Schwab High Yield Bond ETF (SCYB) seeks to track the performance of high-yield corporate bonds, which are debt securities issued by companies with below-investment-grade credit ratings (BB+ and lower). This fixed income ETF provides exposure to bonds offering higher yields to compensate investors for increased default risk.

How It Works

SCYB uses a passively managed approach that tracks a market-value-weighted index of U.S. dollar-denominated high-yield corporate bonds. The fund holds bonds across various sectors and maturities, typically ranging from 3-7 years average duration.
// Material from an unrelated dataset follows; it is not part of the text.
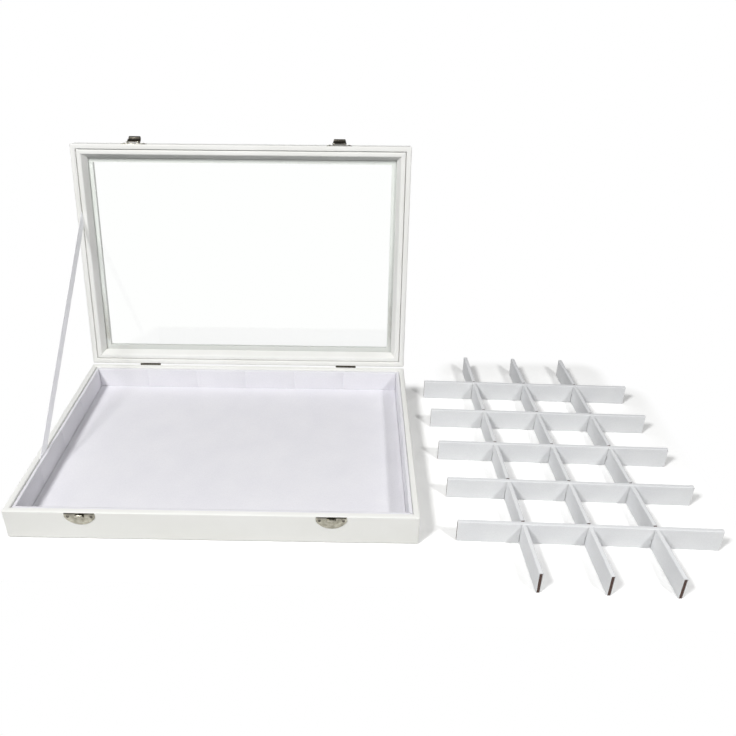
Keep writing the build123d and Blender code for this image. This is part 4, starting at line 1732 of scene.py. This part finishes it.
    def _nearest(self, owner: Material, place: Socket) -> Socket:
        """Return how far a point of the floor lies outside the kept shadows' rectangles.

        Args:
            owner: Material that owns the nodes.
            place: Coordinates of the floor.

        Returns:
            The distance socket, in metres.
        """
        gaps = []
        for centre, half in self.kept_shadows:
            socket = place
            for operation, value in (
                ("SUBTRACT", (*centre, 0.0)),
                ("ABSOLUTE", None),
                ("SUBTRACT", (*half, 10.0 * MM)),
                ("MAXIMUM", (0.0, 0.0, 0.0)),
                ("LENGTH", None),
            ):
                extra = {} if value is None else {"in1": value}
                node = add_node(
                    owner, "ShaderNodeVectorMath", {"operation": operation}, in0=socket, **extra
                )
                socket = node.outputs["Value" if operation == "LENGTH" else "Vector"]
            gaps.append(socket)
        nearest = gaps[0]
        for gap in gaps[1:]:
            nearest = add_node(
                owner, "ShaderNodeMath", {"operation": "MINIMUM"}, in0=nearest, in1=gap
            ).outputs[0]
        return nearest

    @staticmethod
    def _seen(owner: Any) -> Socket:
        """Return 1 for rays that the eye sees: straight, mirrored or through glass."""
        path = add_node(owner, "ShaderNodeLightPath")
        seen = path.outputs["Is Camera Ray"]
        for way in ("Is Glossy Ray", "Is Transmission Ray"):
            seen = add_node(
                owner, "ShaderNodeMath", {"operation": "MAXIMUM"}, in0=seen, in1=path.outputs[way]
            ).outputs[0]
        return seen

    def surroundings(self) -> None:
        """Light the scene softly from all round, and show white past the table."""
        world = bpy.data.worlds.new("white_room")
        bpy.context.scene.world = world
        world.use_nodes = True
        world.node_tree.nodes.clear()
        seen = self._seen(world)
        ray = add_node(world, "ShaderNodeTexCoord").outputs["Generated"]
        height = add_node(world, "ShaderNodeSeparateXYZ", Vector=ray).outputs["Z"]
        # The soft light of the room comes from above
        above = add_node(
            world, "ShaderNodeMapRange", SMOOTH, Value=height,
            From_Min=0.0, From_Max=self.ambient_rise, To_Min=0.0, To_Max=self.ambient,
        )
        dim = add_node(world, "ShaderNodeBackground", Color=WHITE, Strength=above.outputs[0])
        # Mirrored in metal, the white walls end in a dark ceiling
        wall = add_node(
            world, "ShaderNodeMapRange", SMOOTH, Value=height, To_Min=1.0, To_Max=self.ceiling,
            From_Min=self.ceiling_fade[0], From_Max=self.ceiling_fade[1],
        )
        white = add_node(world, "ShaderNodeBackground", Color=WHITE, Strength=wall.outputs[0])
        mix = add_node(
            world, "ShaderNodeMixShader", Fac=seen, in1=dim.outputs[0], in2=white.outputs[0]
        )
        add_node(world, "ShaderNodeOutputWorld", Surface=mix.outputs[0])

    def build(self) -> None:
        """Set up camera, table, lamps and surroundings."""
        self.camera()
        self.floor()
        self.surroundings()
        for lamp in self.lamps:
            lamp.hang(Vector(self.target))
        bpy.context.scene.view_settings.view_transform = "Standard"
        log.info("studio: camera, table and lamps")


def main() -> None:
    """Load the frame and build the jewelry box round it."""
    logging.basicConfig(level=logging.INFO, format="%(message)s")
    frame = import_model()
    Studio().build()
    sizes = CaseSizes()
    shelf = FinishShelf(frame["nodes"])
    RibbonStay(sizes, shelf).build()
    WrappedBase(sizes, shelf).build()
    VelvetTray(shelf).build()
    GlazedLid(sizes, shelf).build()
    SnapLatches(sizes, shelf).build()
    Hinges(sizes, shelf).build()
    DividerSet(shelf).build()


if __name__ == "__main__":
    main()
Holdings are rebalanced monthly to maintain index alignment and replace bonds that mature, are called, or experience credit rating changes that remove them from the high-yield universe.

Key Features

  • Zero expense ratio makes it one of the most cost-effective ways to access high-yield bond exposure
  • 5.90% dividend yield significantly exceeds investment-grade bonds and money market funds for income-focused investors
  • Recently launched in July 2023, offering Schwab's low-cost approach to the established high-yield bond market

Risks

  • This ETF can lose value when companies default on bonds or face credit downgrades, potentially causing 10-20% declines during economic stress
  • Rising interest rates reduce bond values, with 5+ year duration bonds declining approximately 5% for each 1% rate increase
  • High-yield bonds correlate with stocks during market stress, potentially declining 20-30% alongside equity markets in severe recessions

Who Should Own This

Best suited for income-focused investors with medium-to-high risk tolerance seeking higher yields than investment-grade bonds. Appropriate as 10-25% allocation in diversified portfolios with 3+ year time horizons. Works well for investors comfortable with credit risk who want monthly income distributions exceeding traditional bond funds.